__Exercise aim__: Return, word for word, every line that follows.

__Data__:
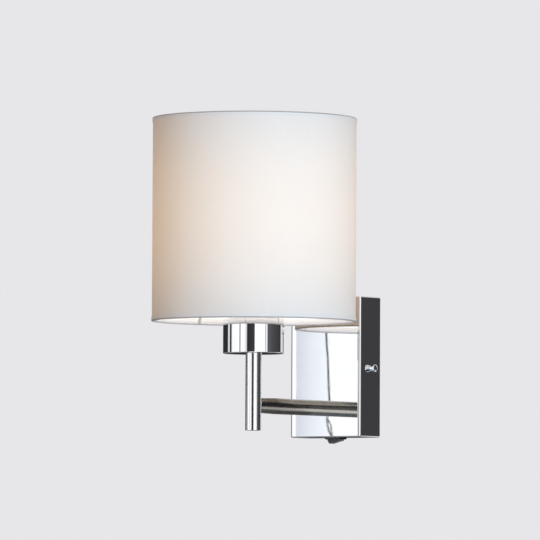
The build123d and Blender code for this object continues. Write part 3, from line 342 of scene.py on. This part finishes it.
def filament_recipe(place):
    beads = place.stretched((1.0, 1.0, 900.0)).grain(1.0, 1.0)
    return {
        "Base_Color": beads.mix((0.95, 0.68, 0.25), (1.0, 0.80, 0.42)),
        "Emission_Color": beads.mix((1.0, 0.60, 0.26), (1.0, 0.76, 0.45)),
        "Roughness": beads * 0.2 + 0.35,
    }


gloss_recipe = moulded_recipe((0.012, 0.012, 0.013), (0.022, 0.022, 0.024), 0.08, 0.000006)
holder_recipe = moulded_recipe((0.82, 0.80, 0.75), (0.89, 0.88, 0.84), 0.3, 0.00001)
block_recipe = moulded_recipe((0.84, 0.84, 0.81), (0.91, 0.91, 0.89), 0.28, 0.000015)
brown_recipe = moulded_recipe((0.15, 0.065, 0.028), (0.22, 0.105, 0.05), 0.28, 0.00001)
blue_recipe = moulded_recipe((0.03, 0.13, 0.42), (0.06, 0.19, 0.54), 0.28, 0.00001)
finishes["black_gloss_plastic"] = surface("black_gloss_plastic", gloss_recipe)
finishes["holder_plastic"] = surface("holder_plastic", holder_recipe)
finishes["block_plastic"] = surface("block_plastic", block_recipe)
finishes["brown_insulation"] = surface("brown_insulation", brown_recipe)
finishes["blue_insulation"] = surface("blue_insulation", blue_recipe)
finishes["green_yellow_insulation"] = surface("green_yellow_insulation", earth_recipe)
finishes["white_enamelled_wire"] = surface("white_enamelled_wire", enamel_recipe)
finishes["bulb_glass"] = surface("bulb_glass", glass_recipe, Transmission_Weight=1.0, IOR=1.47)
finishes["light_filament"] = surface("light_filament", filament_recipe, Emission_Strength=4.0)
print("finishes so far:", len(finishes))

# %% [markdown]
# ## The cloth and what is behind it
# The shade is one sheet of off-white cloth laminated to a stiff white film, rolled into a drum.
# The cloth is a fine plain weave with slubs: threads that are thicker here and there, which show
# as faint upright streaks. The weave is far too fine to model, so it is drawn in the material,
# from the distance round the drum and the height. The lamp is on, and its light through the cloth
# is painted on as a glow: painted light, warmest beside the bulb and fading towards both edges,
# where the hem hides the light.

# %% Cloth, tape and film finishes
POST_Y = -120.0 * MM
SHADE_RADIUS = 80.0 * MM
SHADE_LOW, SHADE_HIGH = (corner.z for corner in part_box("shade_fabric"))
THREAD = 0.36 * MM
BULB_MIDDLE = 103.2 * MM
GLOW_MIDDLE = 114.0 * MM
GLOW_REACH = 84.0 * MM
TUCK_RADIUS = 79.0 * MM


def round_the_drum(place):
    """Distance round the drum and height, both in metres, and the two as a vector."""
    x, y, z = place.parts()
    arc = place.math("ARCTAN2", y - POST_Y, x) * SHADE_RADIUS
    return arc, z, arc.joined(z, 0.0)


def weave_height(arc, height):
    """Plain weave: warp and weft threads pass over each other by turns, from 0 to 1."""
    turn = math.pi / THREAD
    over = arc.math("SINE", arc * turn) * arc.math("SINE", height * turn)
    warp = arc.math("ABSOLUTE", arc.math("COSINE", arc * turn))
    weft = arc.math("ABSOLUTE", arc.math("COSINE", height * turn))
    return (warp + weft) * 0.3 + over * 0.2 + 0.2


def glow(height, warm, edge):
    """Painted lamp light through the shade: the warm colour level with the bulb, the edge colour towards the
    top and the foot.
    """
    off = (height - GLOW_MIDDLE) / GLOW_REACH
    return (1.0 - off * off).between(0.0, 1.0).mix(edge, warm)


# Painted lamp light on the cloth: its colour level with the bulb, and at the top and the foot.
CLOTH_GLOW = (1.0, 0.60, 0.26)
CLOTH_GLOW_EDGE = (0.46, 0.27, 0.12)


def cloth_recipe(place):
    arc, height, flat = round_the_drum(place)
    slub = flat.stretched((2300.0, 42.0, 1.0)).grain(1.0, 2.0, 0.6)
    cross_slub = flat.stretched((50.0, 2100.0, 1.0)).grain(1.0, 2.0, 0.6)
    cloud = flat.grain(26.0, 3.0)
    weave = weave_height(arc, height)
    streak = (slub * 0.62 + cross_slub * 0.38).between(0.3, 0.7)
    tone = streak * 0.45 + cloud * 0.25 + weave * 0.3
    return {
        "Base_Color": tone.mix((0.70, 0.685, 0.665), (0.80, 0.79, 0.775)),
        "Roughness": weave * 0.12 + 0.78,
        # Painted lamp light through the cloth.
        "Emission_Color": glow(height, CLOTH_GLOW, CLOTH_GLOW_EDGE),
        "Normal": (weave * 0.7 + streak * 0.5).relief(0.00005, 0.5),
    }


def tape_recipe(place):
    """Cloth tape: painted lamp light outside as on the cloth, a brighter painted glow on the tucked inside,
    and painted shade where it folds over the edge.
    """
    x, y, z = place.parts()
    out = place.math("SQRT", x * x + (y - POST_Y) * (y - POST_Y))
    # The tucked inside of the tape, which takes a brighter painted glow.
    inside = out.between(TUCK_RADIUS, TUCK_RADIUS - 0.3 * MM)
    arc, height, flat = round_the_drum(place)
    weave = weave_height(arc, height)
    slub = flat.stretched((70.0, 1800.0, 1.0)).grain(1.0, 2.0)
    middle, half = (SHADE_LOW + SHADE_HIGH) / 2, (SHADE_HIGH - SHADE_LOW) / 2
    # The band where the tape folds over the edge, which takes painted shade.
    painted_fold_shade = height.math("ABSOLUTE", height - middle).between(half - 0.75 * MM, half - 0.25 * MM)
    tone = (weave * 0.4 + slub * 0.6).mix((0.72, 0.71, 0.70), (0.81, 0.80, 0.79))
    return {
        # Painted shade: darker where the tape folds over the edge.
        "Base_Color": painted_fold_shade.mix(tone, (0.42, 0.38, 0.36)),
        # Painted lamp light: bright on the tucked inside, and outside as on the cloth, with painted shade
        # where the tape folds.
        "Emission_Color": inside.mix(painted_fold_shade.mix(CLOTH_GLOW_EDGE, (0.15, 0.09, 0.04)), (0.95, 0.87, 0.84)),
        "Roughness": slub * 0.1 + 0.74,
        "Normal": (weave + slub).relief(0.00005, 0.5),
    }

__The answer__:
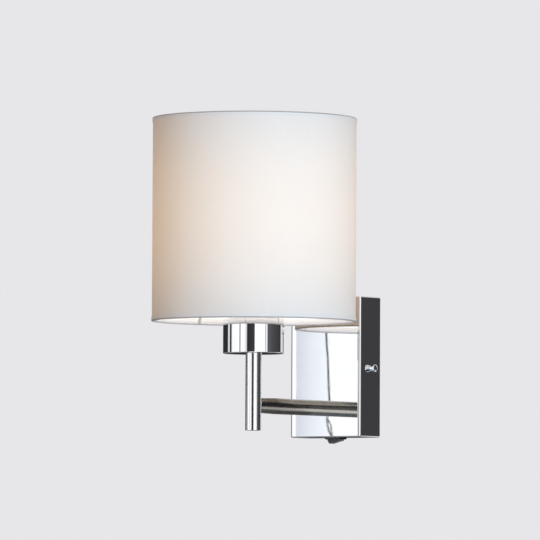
The build123d and Blender code for this object continues. Write part 3, from line 342 of scene.py on. This part finishes it.
def filament_recipe(place):
    beads = place.stretched((1.0, 1.0, 900.0)).grain(1.0, 1.0)
    return {
        "Base_Color": beads.mix((0.95, 0.68, 0.25), (1.0, 0.80, 0.42)),
        "Emission_Color": beads.mix((1.0, 0.60, 0.26), (1.0, 0.76, 0.45)),
        "Roughness": beads * 0.2 + 0.35,
    }


gloss_recipe = moulded_recipe((0.012, 0.012, 0.013), (0.022, 0.022, 0.024), 0.08, 0.000006)
holder_recipe = moulded_recipe((0.82, 0.80, 0.75), (0.89, 0.88, 0.84), 0.3, 0.00001)
block_recipe = moulded_recipe((0.84, 0.84, 0.81), (0.91, 0.91, 0.89), 0.28, 0.000015)
brown_recipe = moulded_recipe((0.15, 0.065, 0.028), (0.22, 0.105, 0.05), 0.28, 0.00001)
blue_recipe = moulded_recipe((0.03, 0.13, 0.42), (0.06, 0.19, 0.54), 0.28, 0.00001)
finishes["black_gloss_plastic"] = surface("black_gloss_plastic", gloss_recipe)
finishes["holder_plastic"] = surface("holder_plastic", holder_recipe)
finishes["block_plastic"] = surface("block_plastic", block_recipe)
finishes["brown_insulation"] = surface("brown_insulation", brown_recipe)
finishes["blue_insulation"] = surface("blue_insulation", blue_recipe)
finishes["green_yellow_insulation"] = surface("green_yellow_insulation", earth_recipe)
finishes["white_enamelled_wire"] = surface("white_enamelled_wire", enamel_recipe)
finishes["bulb_glass"] = surface("bulb_glass", glass_recipe, Transmission_Weight=1.0, IOR=1.47)
finishes["light_filament"] = surface("light_filament", filament_recipe, Emission_Strength=4.0)
print("finishes so far:", len(finishes))

# %% [markdown]
# ## The cloth and what is behind it
# The shade is one sheet of off-white cloth laminated to a stiff white film, rolled into a drum.
# The cloth is a fine plain weave with slubs: threads that are thicker here and there, which show
# as faint upright streaks. The weave is far too fine to model, so it is drawn in the material,
# from the distance round the drum and the height. The lamp is on, and its light through the cloth
# is painted on as a glow: painted light, warmest beside the bulb and fading towards both edges,
# where the hem hides the light.

# %% Cloth, tape and film finishes
POST_Y = -120.0 * MM
SHADE_RADIUS = 80.0 * MM
SHADE_LOW, SHADE_HIGH = (corner.z for corner in part_box("shade_fabric"))
THREAD = 0.36 * MM
BULB_MIDDLE = 103.2 * MM
GLOW_MIDDLE = 114.0 * MM
GLOW_REACH = 84.0 * MM
TUCK_RADIUS = 79.0 * MM


def round_the_drum(place):
    """Distance round the drum and height, both in metres, and the two as a vector."""
    x, y, z = place.parts()
    arc = place.math("ARCTAN2", y - POST_Y, x) * SHADE_RADIUS
    return arc, z, arc.joined(z, 0.0)


def weave_height(arc, height):
    """Plain weave: warp and weft threads pass over each other by turns, from 0 to 1."""
    turn = math.pi / THREAD
    over = arc.math("SINE", arc * turn) * arc.math("SINE", height * turn)
    warp = arc.math("ABSOLUTE", arc.math("COSINE", arc * turn))
    weft = arc.math("ABSOLUTE", arc.math("COSINE", height * turn))
    return (warp + weft) * 0.3 + over * 0.2 + 0.2


def glow(height, warm, edge):
    """Painted lamp light through the shade: the warm colour level with the bulb, the edge colour towards the
    top and the foot.
    """
    off = (height - GLOW_MIDDLE) / GLOW_REACH
    return (1.0 - off * off).between(0.0, 1.0).mix(edge, warm)


# Painted lamp light on the cloth: its colour level with the bulb, and at the top and the foot.
CLOTH_GLOW = (1.0, 0.60, 0.26)
CLOTH_GLOW_EDGE = (0.46, 0.27, 0.12)


def cloth_recipe(place):
    arc, height, flat = round_the_drum(place)
    slub = flat.stretched((2300.0, 42.0, 1.0)).grain(1.0, 2.0, 0.6)
    cross_slub = flat.stretched((50.0, 2100.0, 1.0)).grain(1.0, 2.0, 0.6)
    cloud = flat.grain(26.0, 3.0)
    weave = weave_height(arc, height)
    streak = (slub * 0.62 + cross_slub * 0.38).between(0.3, 0.7)
    tone = streak * 0.45 + cloud * 0.25 + weave * 0.3
    return {
        "Base_Color": tone.mix((0.70, 0.685, 0.665), (0.80, 0.79, 0.775)),
        "Roughness": weave * 0.12 + 0.78,
        # Painted lamp light through the cloth.
        "Emission_Color": glow(height, CLOTH_GLOW, CLOTH_GLOW_EDGE),
        "Normal": (weave * 0.7 + streak * 0.5).relief(0.00005, 0.5),
    }


def tape_recipe(place):
    """Cloth tape: painted lamp light outside as on the cloth, a brighter painted glow on the tucked inside,
    and painted shade where it folds over the edge.
    """
    x, y, z = place.parts()
    out = place.math("SQRT", x * x + (y - POST_Y) * (y - POST_Y))
    # The tucked inside of the tape, which takes a brighter painted glow.
    inside = out.between(TUCK_RADIUS, TUCK_RADIUS - 0.3 * MM)
    arc, height, flat = round_the_drum(place)
    weave = weave_height(arc, height)
    slub = flat.stretched((70.0, 1800.0, 1.0)).grain(1.0, 2.0)
    middle, half = (SHADE_LOW + SHADE_HIGH) / 2, (SHADE_HIGH - SHADE_LOW) / 2
    # The band where the tape folds over the edge, which takes painted shade.
    painted_fold_shade = height.math("ABSOLUTE", height - middle).between(half - 0.75 * MM, half - 0.25 * MM)
    tone = (weave * 0.4 + slub * 0.6).mix((0.72, 0.71, 0.70), (0.81, 0.80, 0.79))
    return {
        # Painted shade: darker where the tape folds over the edge.
        "Base_Color": painted_fold_shade.mix(tone, (0.42, 0.38, 0.36)),
        # Painted lamp light: bright on the tucked inside, and outside as on the cloth, with painted shade
        # where the tape folds.
        "Emission_Color": inside.mix(painted_fold_shade.mix(CLOTH_GLOW_EDGE, (0.15, 0.09, 0.04)), (0.95, 0.87, 0.84)),
        "Roughness": slub * 0.1 + 0.74,
        "Normal": (weave + slub).relief(0.00005, 0.5),
    }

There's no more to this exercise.